For an action comedy, there’s surprisingly little comedy.

Team Spirit

We know Clooney and Pitt have chemistry. They’re great in Ocean’s Eleven. But in Wolfs, their constant sniping just wears you down—by the third act, you’re ready for them to walk away and take the rest of the movie with them. The bonding happens way too late to matter, and by then, we just don’t care.

The issue is that neither Clooney nor Pitt’s characters are likeable. Their constant sniping is sandpaper to your brain; you just want them to take their own advice and fuck off. Rather than a movie where two guys become bros, coming together to cleverly solve a problem, we’re left with two people we wish we’d never met, and couldn’t care less about by the time the credits roll.

Somehow, the writers took the killer combo of Clooney and Pitt and turned it into drunk dads arguing at a BBQ.

The Problem with Mean-Spirited Comedy

Aside from not being funny? Abrasive comedy relies on characters being nasty or hostile instead of creating genuine humour. There are many bodies at the bottom of the lake where writers and directors have tried to make hostile characters funny … and failed.

You can get away with it when it’s done well. Deadpool does it with flair, for example between Wade and Colossus, because there’s more than just insults. There’s slapstick, irony, and layers to the comedy. In Wolfs, there’s no irony. No layers. All we got was two grumpy old men hurling insults at each other.

The Emptiness Inside

You sat down for an action-comedy, and you got 90 minutes of Clooney and Pitt saying ‘fuck you’ on repeat. You’d be forgiven for feeling empty inside.

I’m a bit puzzled. We know Clooney and Pitt as masters of their craft. Hell, we’ve seen them in Ocean’s Eleven. That uses swearing, but sparingly and effectively. It has good character moments from a much broader cast; arguably a more difficult feat than when you’ve got so much time for just two characters. 

But Wolfs also fails because it’s … unrealistic. Bear with me. At the start of the movie we get Clooney cleaning a crime scene, and Pitt arrives to do the same. But then, we get to watch Clooney’s character do all the work while Pitt’s character sits back and has a Coke. It’s an early sign that something’s off. Pitt’s character just checks out, and honestly, so do we. See, there’s no way a top-notch cleaner would just let that slide, and yet it’s barely reused as a gag, except for a weak callback later. It’s like the film’s not even trying. There’s nothing about the setup that works, unless the goal was to make audiences uncomfortable and bored.
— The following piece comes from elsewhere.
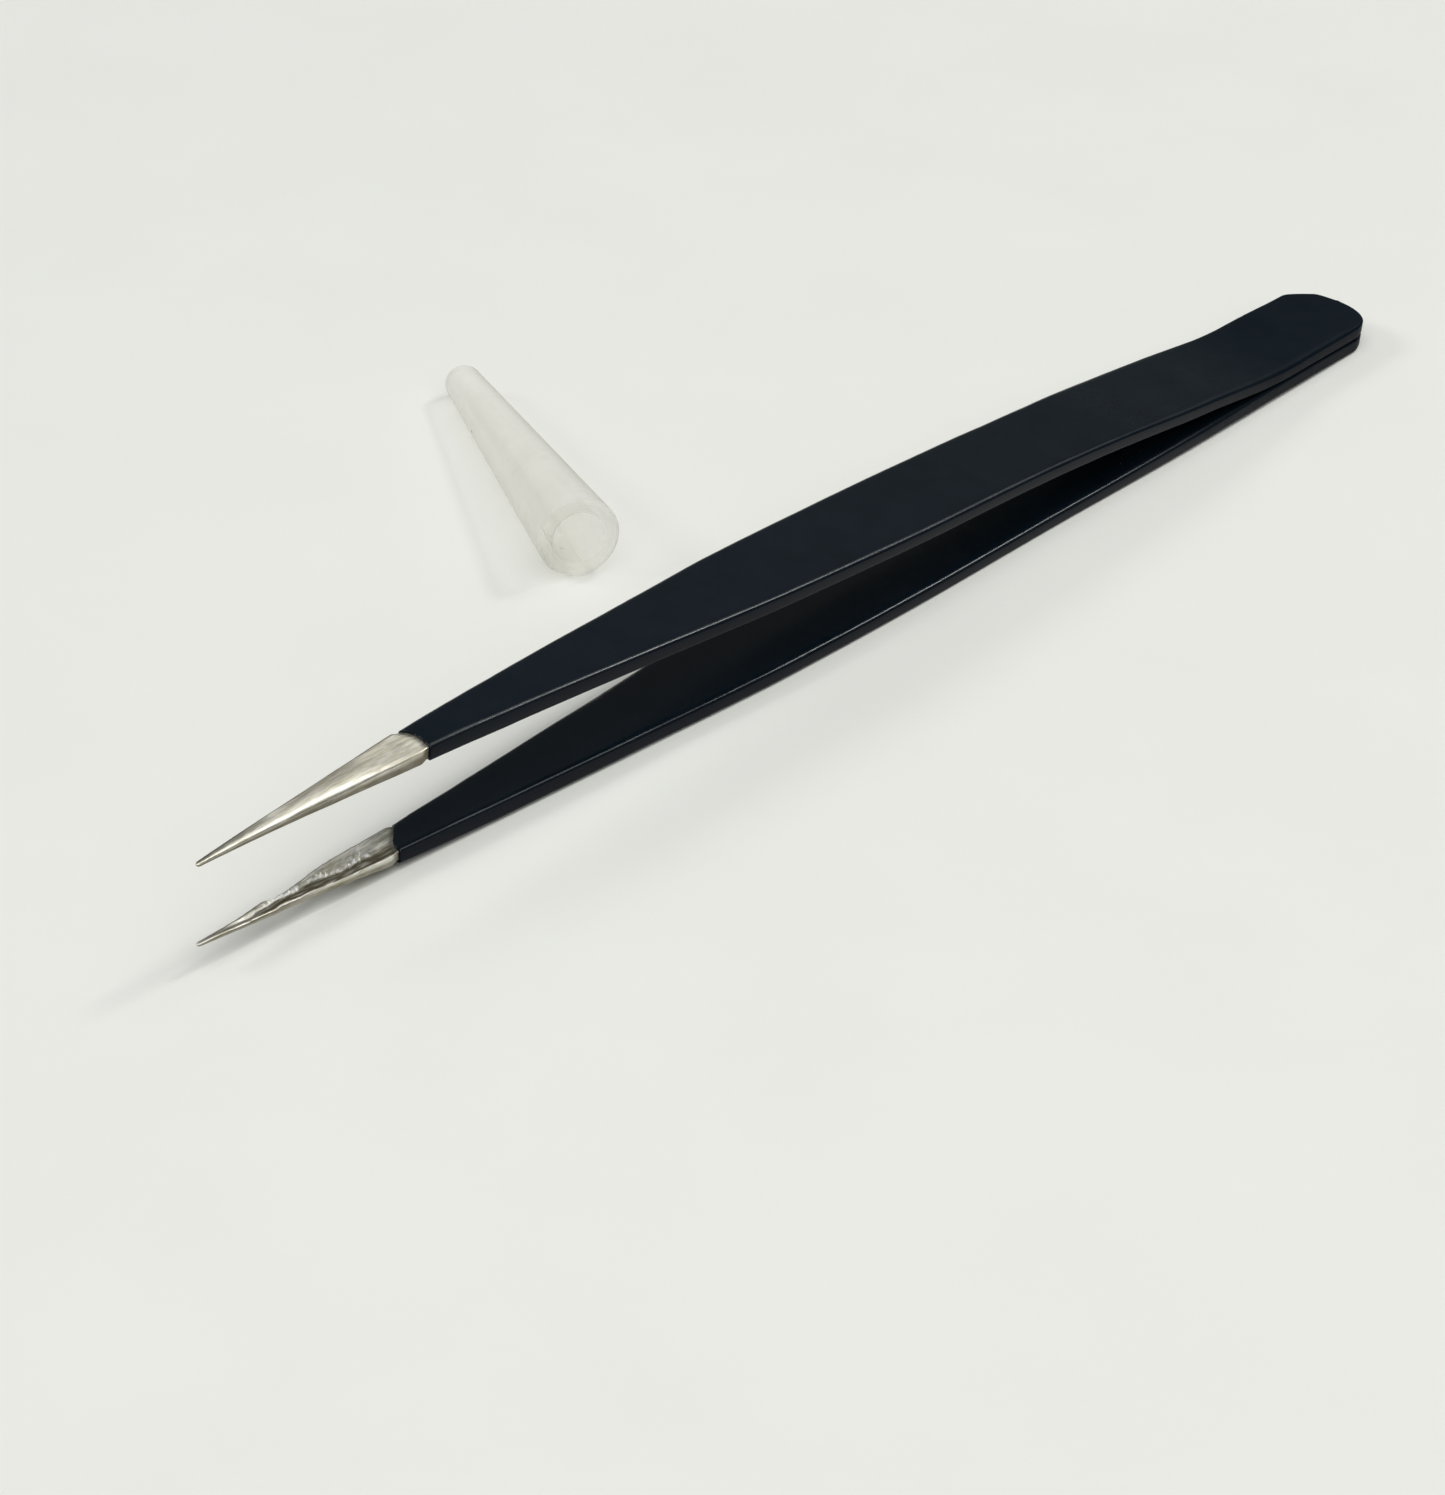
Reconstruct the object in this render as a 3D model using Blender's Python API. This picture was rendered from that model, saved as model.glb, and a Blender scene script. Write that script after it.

In Ocean’s Eleven, the swearing is sparring, used to punch up witty banter or character moments. In Wolfs, it’s like watching two guys stuck in traffic, yelling ‘fuck you’ at each other. Honestly, the 1978 video game Simon had more variety.

So, What?

Wolfs doesn’t work because it mistakes swearing for humour and antagonism for banter. It leaves audiences unsatisfied on the promise of another Clooney-Pitt outing.